We’ve been trying to set up our universal analytics to big query connector for months now and i keep running into issues. A quick description of our situation:
We have a custom report that uses a custom dimension which is unique for every session. This means for some days we have upwards of 60K rows per day that need to be synched.
Now here is the issue:
Originally i thought to get all the data (since January 2020) i set “replication start date” to 2020-01-01 and the sync mode to dedup+history.
This works fine for the initial refresh. For every subsequent refresh however (which i set to daily and experimented with 3 times a day as well) there are a lot of rows missing in the days since the initial sync. I have read somewhere (can’t find the link) that this is somehow related to the “cursor field” ga_date and ambiguity therein. If i don’t use ga_date however (which could be an option), dedup + history is not possible anymore as i can’t set a different cursor.
I then tried the following:
go back to full refresh overwrite. This is not an option because the query is way too big to repeat daily. It takes over a day each time and is not efficient enough.
Do a simple append. It leads to even more problems than the dedup + history version. Some rows are missing while others are doubled now (which i could of course clean up but the missing rows are still an issue)

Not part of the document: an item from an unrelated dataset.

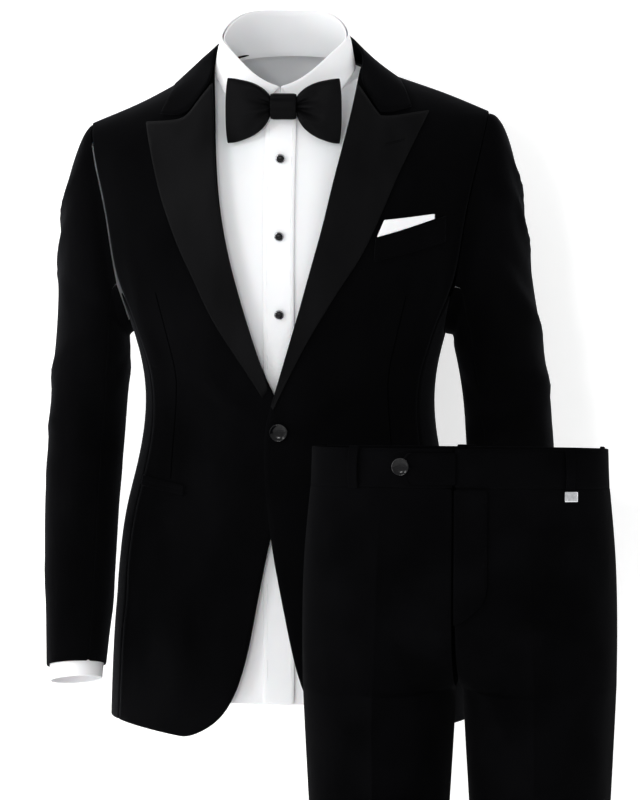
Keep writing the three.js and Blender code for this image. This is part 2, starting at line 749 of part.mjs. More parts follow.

manually or automatically reset the “replication start date” to 30 days ago and use full overwrite. This deletes even the older entries from the destination database and is therefore also not useful unless there is a way to somehow ONLY overwrite data newer than 30daysago. and keep the older data in the destination but i can’t find that anywhere
The only solution i see is to somehow manually change the lookback window. The google reporting api has a method for that but unfortunately it doesn’t seem to be a valid input in airbyte.
I’m all out of ideas and would love some help here